Note that $$\binom{n}{m} = 0$$ for $$m > n$$.

In general, since $$\binom{n}{m} =\dfrac{\prod_{k=0}^{m-1}(n-k)}{m!}$$,

$$\begin{array}\\ \binom{n+1}{m}-\binom{n}{m} &=\dfrac{\prod_{k=0}^{m-1}(n+1-k)}{m!}-\dfrac{\prod_{k=0}^{m-1}(n-k)}{m!}\\ &=\dfrac{\prod_{k=-1}^{m-2}(n-k)}{m!}-\dfrac{\prod_{k=0}^{m-1}(n-k)}{m!}\\ &=\dfrac{(n+1)\prod_{k=0}^{m-2}(n-k)-(n-m+1)\prod_{k=0}^{m-2}(n-k)}{m!}\\ &=\dfrac{((n+1)-(n-m+1))\prod_{k=0}^{m-2}(n-k)}{m!}\\ &=\dfrac{m\prod_{k=0}^{m-2}(n-k)}{m!}\\ &=\dfrac{\prod_{k=0}^{m-2}(n-k)}{(m-1)!}\\ &=\binom{n}{m-1}\\ \end{array}$$

so that

$$\sum_{i=1}^{n}\binom{i}{m-1} =\sum_{i=1}^{n}(\binom{i+1}{m}-\binom{i}{m}) =\binom{n+1}{m}$$.

A variation based upon the binomial theorem and the finite geometric series formula.

We consider the coefficient of operator $$[x^n]$$ to denote the coefficient of $$x^n$$ of a series. We can write this way \begin{align*} \binom{n}{k}=[x^k](1+x)^n\tag{1} \end{align*}

We obtain \begin{align*} \color{blue}{\sum_{i=1}^n\binom{i}{2}}&=\sum_{i=0}^n[x^2](1+x)^i\tag{2}\\ &=[x^2]\sum_{i=0}^n(1+x)^i\tag{3}\\ &=[x^2]\frac{(1+x)^{n+1}-1}{(1+x)-1}\tag{4}\\ &=[x^3]\left((1+x)^{n+1}-1\right)\tag{5}\\ &\,\,\color{blue}{=\binom{n+1}{3}}\tag{6} \end{align*} and the claim follows.

Comment:

• In (2) we apply the coefficient of operator according to (1). The lower limit of the index $$i$$ is set to $$i=0$$ which doesn't change anything, since $$\binom{0}{2}=[x^2](1+x)^0=[x^2]1=0$$.

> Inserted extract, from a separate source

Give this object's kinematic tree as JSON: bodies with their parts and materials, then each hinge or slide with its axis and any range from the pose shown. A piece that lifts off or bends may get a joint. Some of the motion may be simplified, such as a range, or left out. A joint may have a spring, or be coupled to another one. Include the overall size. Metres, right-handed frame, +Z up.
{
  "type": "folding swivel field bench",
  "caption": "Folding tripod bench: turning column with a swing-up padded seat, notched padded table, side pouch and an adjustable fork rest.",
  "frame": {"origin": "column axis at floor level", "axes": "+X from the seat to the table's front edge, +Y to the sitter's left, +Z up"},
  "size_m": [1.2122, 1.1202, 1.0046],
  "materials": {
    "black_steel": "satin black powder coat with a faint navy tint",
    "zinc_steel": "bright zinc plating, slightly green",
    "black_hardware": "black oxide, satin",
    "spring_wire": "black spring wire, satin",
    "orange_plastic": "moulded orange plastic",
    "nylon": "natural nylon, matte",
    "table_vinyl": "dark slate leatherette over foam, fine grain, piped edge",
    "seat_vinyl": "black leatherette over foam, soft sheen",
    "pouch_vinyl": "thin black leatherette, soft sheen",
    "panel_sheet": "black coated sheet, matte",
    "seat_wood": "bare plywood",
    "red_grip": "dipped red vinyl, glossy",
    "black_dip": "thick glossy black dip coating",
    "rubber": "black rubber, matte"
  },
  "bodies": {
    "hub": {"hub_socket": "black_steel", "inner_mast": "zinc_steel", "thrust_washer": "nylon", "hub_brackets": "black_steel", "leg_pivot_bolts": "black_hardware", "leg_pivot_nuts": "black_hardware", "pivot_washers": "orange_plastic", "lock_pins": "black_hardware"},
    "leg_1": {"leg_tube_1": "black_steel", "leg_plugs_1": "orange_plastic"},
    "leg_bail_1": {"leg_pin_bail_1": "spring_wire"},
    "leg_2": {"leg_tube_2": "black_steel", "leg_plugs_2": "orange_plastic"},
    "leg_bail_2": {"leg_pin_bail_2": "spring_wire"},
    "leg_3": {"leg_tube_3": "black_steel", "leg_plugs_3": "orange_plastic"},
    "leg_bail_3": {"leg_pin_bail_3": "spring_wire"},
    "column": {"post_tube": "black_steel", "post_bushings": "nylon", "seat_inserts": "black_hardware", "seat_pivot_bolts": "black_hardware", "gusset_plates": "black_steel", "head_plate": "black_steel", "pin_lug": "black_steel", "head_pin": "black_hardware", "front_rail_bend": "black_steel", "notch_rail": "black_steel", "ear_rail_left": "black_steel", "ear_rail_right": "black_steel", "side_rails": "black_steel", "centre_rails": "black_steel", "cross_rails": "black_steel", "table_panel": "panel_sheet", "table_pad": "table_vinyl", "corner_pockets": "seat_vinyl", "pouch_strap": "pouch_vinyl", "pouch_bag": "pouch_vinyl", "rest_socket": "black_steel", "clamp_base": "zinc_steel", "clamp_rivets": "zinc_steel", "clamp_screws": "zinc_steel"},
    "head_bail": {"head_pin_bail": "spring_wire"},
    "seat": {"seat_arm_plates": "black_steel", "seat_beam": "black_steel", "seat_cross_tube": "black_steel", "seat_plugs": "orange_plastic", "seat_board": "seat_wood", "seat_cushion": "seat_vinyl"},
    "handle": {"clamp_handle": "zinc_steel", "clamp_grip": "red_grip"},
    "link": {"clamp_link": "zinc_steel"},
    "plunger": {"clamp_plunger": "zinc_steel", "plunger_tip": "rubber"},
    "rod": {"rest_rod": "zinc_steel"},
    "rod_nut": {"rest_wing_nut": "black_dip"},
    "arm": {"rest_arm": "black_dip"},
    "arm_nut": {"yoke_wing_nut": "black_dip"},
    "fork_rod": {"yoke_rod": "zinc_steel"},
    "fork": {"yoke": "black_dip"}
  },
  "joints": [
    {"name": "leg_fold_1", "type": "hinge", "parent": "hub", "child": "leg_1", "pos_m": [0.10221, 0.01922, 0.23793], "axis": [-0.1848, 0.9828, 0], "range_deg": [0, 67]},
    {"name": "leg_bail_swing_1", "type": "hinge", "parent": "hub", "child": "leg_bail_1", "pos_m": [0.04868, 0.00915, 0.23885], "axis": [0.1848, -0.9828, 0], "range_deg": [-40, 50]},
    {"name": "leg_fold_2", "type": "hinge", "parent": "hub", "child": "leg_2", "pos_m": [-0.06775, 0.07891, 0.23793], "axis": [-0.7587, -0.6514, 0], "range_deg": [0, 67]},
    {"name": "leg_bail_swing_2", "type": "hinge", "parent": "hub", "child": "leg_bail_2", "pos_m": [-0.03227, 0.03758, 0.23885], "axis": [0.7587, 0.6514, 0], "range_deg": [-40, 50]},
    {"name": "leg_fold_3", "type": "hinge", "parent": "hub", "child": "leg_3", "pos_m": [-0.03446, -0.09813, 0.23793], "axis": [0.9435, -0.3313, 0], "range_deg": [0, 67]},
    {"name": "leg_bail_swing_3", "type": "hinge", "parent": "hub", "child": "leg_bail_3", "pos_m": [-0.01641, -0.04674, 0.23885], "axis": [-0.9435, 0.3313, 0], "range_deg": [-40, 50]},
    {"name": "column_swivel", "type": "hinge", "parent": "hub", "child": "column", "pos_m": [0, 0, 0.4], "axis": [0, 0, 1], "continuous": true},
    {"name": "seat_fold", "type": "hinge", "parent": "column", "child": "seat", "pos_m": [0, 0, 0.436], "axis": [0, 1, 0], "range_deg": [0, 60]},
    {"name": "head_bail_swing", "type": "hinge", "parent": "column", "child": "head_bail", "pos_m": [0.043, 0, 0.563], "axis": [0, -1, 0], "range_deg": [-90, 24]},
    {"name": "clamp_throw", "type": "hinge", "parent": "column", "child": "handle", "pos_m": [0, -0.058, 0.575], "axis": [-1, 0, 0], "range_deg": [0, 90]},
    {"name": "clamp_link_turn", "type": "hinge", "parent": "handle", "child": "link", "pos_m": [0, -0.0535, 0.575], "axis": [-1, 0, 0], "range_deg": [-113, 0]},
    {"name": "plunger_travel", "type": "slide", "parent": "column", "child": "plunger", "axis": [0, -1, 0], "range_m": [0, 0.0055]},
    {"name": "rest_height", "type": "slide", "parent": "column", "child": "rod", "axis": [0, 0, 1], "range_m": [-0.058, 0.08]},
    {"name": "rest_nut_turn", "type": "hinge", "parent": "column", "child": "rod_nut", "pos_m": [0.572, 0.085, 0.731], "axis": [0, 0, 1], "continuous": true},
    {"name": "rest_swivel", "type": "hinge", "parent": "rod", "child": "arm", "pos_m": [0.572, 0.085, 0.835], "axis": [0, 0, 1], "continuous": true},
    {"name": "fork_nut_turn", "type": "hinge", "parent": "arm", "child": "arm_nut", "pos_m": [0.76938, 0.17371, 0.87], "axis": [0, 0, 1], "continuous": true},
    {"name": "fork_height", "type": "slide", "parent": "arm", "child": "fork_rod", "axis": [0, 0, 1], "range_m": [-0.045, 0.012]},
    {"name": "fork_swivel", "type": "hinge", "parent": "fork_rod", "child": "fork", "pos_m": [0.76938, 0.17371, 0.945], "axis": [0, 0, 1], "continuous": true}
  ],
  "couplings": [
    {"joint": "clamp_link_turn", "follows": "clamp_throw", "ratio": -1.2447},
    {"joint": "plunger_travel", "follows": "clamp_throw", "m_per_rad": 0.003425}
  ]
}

• In (3) we use the linearity of the coefficient of operator: $$[x^p]A(x)+[x^p]B(x)=[x^p]\left(A(x)+B(x)\right)$$.

• In (4) we use the finite geometric summation formula.

• In (5) we observe the denominator is $$x$$ and we use the rule $$[x^p]\frac{1}{x}A(x)=[x^{p+1}]A(x)$$.

• In (6) we select the coefficient of $$x^3$$.